The author's lack of real working knowledge when it comes to Russia and the Russians is perhaps another flaw; there is nothing new here for the ardent Russophile, such as this reviewer, and native characters - even the broodingly vibrant Derzhavin - are given too little time or scope. Background and scenery is described relatively sparely, too. This should be little problem provided that the primary protagonists can stand up to the strain of being context-bearers, but too much explaining tends to have to be done for them.
There are some very nice touches; the lie about Nina's age which, aptly, cements her initial Russian citizenship reminds us of the ambiguity, the dual identities between which she is constantly struggling, the blurred boundary between reality and fiction which rules her experience.

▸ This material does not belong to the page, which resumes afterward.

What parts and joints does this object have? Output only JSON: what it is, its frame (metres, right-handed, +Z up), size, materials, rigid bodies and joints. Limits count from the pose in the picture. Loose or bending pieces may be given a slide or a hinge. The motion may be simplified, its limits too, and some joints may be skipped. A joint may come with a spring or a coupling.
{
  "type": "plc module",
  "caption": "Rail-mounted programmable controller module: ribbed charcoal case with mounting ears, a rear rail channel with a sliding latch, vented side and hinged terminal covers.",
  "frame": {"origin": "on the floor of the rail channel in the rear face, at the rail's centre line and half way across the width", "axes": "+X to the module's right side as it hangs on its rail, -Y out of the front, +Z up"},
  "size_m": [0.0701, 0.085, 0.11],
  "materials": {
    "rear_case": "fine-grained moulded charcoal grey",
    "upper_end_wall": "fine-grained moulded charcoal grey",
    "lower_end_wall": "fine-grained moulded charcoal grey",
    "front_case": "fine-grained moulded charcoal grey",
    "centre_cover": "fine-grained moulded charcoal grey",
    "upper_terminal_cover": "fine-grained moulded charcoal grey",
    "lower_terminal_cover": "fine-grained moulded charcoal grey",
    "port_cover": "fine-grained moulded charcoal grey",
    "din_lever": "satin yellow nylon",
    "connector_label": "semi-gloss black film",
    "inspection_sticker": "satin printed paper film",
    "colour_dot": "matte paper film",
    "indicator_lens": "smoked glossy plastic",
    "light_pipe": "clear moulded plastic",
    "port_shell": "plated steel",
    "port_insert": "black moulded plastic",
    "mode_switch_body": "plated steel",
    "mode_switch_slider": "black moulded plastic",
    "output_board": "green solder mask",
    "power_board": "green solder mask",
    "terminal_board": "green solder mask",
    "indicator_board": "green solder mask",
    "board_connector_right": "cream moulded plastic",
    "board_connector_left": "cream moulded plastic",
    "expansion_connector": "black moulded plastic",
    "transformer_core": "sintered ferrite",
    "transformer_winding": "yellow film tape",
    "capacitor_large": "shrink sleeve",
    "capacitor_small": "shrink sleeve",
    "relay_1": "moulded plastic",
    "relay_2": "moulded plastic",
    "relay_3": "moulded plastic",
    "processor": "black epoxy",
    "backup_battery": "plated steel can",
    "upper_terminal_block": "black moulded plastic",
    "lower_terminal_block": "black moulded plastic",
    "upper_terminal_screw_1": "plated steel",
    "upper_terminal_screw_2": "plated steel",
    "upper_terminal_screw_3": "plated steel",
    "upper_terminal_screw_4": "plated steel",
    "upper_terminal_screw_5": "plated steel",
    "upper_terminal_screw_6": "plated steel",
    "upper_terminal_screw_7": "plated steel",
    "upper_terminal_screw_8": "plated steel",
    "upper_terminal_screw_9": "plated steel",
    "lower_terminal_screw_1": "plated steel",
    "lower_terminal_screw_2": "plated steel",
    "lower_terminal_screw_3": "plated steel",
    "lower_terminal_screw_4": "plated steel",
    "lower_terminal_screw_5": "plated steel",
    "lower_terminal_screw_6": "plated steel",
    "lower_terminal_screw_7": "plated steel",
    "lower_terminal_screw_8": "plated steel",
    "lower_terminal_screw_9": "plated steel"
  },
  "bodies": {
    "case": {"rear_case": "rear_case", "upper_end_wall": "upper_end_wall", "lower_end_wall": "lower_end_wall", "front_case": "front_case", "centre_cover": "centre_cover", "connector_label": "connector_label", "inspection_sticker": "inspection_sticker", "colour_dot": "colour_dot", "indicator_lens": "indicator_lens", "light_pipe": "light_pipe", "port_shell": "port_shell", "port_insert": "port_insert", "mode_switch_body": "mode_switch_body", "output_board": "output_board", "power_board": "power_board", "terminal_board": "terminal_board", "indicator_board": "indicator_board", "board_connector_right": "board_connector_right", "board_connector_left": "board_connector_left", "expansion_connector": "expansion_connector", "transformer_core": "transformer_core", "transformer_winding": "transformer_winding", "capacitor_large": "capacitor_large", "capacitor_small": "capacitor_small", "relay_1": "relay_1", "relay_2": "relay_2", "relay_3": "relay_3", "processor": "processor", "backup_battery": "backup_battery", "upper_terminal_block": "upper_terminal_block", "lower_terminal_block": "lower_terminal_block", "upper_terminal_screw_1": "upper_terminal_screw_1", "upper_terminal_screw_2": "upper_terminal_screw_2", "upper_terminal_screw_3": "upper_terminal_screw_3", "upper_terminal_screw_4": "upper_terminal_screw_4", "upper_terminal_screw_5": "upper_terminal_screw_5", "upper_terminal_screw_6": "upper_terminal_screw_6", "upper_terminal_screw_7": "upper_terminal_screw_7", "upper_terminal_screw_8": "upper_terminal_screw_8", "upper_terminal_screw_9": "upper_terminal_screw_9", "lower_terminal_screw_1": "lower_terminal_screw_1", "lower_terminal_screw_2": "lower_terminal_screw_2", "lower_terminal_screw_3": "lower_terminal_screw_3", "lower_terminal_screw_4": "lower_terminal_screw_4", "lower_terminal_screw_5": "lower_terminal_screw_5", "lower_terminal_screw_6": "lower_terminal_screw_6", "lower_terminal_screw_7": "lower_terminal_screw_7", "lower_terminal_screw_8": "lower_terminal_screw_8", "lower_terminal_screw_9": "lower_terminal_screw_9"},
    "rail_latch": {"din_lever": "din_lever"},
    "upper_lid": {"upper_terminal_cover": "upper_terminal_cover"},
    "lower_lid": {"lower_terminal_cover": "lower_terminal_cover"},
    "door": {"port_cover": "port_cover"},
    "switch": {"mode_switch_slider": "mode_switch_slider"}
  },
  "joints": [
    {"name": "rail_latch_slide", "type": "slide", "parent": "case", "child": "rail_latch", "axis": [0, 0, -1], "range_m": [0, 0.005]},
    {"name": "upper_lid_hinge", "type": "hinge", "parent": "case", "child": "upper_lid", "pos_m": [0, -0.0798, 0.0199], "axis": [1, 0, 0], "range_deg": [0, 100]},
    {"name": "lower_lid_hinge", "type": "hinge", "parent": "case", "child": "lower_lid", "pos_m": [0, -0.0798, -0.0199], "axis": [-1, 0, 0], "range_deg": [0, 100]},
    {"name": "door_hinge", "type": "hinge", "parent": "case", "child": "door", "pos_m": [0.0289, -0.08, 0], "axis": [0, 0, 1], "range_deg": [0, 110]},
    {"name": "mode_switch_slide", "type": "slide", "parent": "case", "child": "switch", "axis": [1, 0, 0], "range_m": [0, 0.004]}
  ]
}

As the ballet-related scenes suggest, choreography is important to Bucknell - her language and positioning of characters are painstaking. So, too, are some of the slightly superfluous scenes involving US military figures and the likes of Nikita Kruschev. These are attempts to add depth, sure, but to cap a novel which does not really go beyond the 'promising' category there is at times a need for a greater rawness, a simplicity, in the characters and a slightly more life-orientated backdrop.